In this important passage we have a reconciliation of the four chief images under which contemplation has been described: the darkness and the light, the wilderness and the union of love. That is to say, the self’s paradoxical sense of an ignorance which is supreme knowledge, and of a solitude which is intimate companionship. On the last of these antitheses, the “wilderness that is more delicious, sweet, and lovely, the more it is wide, vast, and empty,” I cannot resist quoting, as a gloss upon the dignified language of the Spanish mystic, the quaint and simple words of Richard Rolle.

“In the wilderness . . . speaks the loved to the heart of the lover, as it were a bashful lover, that his sweetheart before men entreats not, nor friendly-wise but commonly and as a stranger he kisses. A devout soul safely from worldly business in mind and body departed . . . anon comes heavenly joy, and it marvellously making merry melody, to her springs; whose token she takes, that now forward worldly sound gladly she suffers not. p. 355 This is ghostly music, that is unknown to all that with worldly business lawful or unlawful are occupied. No man there is that this has known, but he that has studied to God only to take heed.”  725

Doubtless the “dark transcendence” reported and dwelt upon by all mystics of the Dionysian type, is nearest the truth of all our apprehensions of God:  726 though it can be true only in the paradoxical sense that it uses the suggestive qualities of negation—the Dark whose very existence involves that of Light—to hint at the infinite Affirmation of All that Is. But the nearer this language is to the Absolute, the further it is from ourselves. Unless care be taken in the use of it, the elimination of falsehood may easily involve for us the elimination of everything else. Man is not yet pure spirit, has not attained the Eternal. He is in via and will never arrive if impatient amateurs of Reality insist on cutting the ground from under his feet. Like Dante, he needs a ladder to the stars, a ladder which goes the whole way from the human to the divine. Therefore the philosophic exactitude of these descriptions of the dark must be balanced, as they are in St. John of the Cross, by the personal, human, and symbolic affirmations of Love, if we would avoid a distorted notion of the Reality which the contemplative attains in his supreme “flights towards God.” Consciousness has got to be helped across the gap which separates it from its Home.

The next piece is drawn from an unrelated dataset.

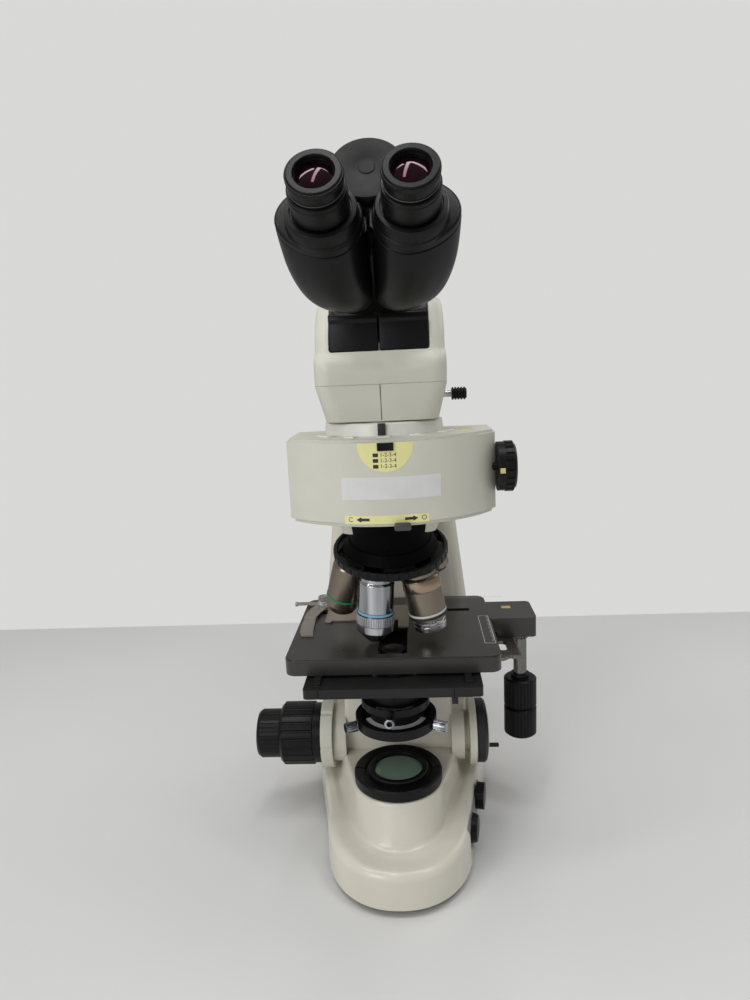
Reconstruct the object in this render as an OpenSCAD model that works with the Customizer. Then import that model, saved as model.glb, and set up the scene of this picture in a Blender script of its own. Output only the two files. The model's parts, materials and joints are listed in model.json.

The “wilderness,” the dread Abyss, must be made homely by the voice of “the lover that His sweetheart before men entreats not.” Approximate as we know such an image of our communion with the Absolute to be, it represents a real aspect of the contemplative experience which eludes the rule and compass of metaphysical thought. Blake, with true mystic insight, summed up the situation as between the two extreme forms of contemplation when he wrote:—  727

“God appears, and God is Light
To those poor souls who dwell in night:
But doth a human form display
To those who dwell in realms of day.”

In the “orison of union” and the “Spiritual Marriage,” those contemplatives whose temperament inclines them to “dwell in realms of day” receive just such a revelation of the “human form”—a revelation which the Christian dogma of the Incarnation brings to a point. They apprehend the personal and passionate aspect of the Infinite Life; and the love, at once intimate and expansive, all-demanding and all-renouncing, which plays like p. 356 lightning between it and the desirous soul. “Thou saidst to me, my only Love, that Thou didst will to make me Thyself; and that Thou wast all mine, with all that Thou hadst and with all Paradise, and that I was all Thine. That I should leave all, or rather the nothing; and that (then) thou wouldst give me the all. And that Thou hadst given me this name—at which words I heard within me ‘dedi te in lucem gentium’—not without good reason. And it seemed then, as though I had an inclination for nothing except the purest Union, without any means, in accordance with that detailed sight which Thou hadst given me. So then I said to Thee: These other things, give them to whom Thou wilt; give me but this most pure Union with Thee, free from every means.”  728

“Our work is the love of God,” cries Ruysbroeck. “Our satisfaction lies in submission to the Divine Embrace.” This utter and abrupt submission to the Divine Embrace is the essence of that form of contemplation which is called the Orison of Union. “Surrender” is its secret: a personal surrender, not only of finite to Infinite, but of bride to Bridegroom, heart to Heart. This surrender, in contemplatives of an appropriate temperament, is of so complete and ecstatic a type that it involves a more or less complete suspension of normal consciousness, an entrancement; and often crosses the boundary which separates contemplation from true ecstasy, producing in its subject physical as well as psychical effects. In this state, says St. Teresa, “There is no sense of anything: only fruition, without understanding what that may be the fruition of which is granted. It is understood that the fruition is of a certain good, containing in itself all good together at once; but this good is not comprehended. The senses are all occupied in this fruition in such a way, that not one of them is at liberty so as to be able to attend to anything else, whether outward or inward. . . . But this state of complete absorption, together with the utter rest of the imagination—for I believe that the imagination is then wholly at rest—lasts only for a short time; though the faculties do not so completely recover themselves as not to be for some hours afterwards as if in disorder. . . . He who has had experience of this will understand it in some measure, for it cannot be more clearly described, because what then takes place is so obscure. All I am able to say is, that the soul is represented as being close to God; and that there abides a conviction thereof so certain and strong that it cannot possibly help believing so. All the faculties fail now, and are suspended in such a way that, as I said before, their operations cannot be p. 357 traced. . . . The will must be fully occupied in loving, but it understands not how it loves; the understanding, if it understands, does not understand how it understands. It does not understand, as it seems to me, because, as I said just now, this is a matter which cannot be understood.”  729 Clearly, the psychological situation here is the same as that in which mystics of the impersonal type feel themselves to be involved in the Cloud of Unknowing, or Divine Dark.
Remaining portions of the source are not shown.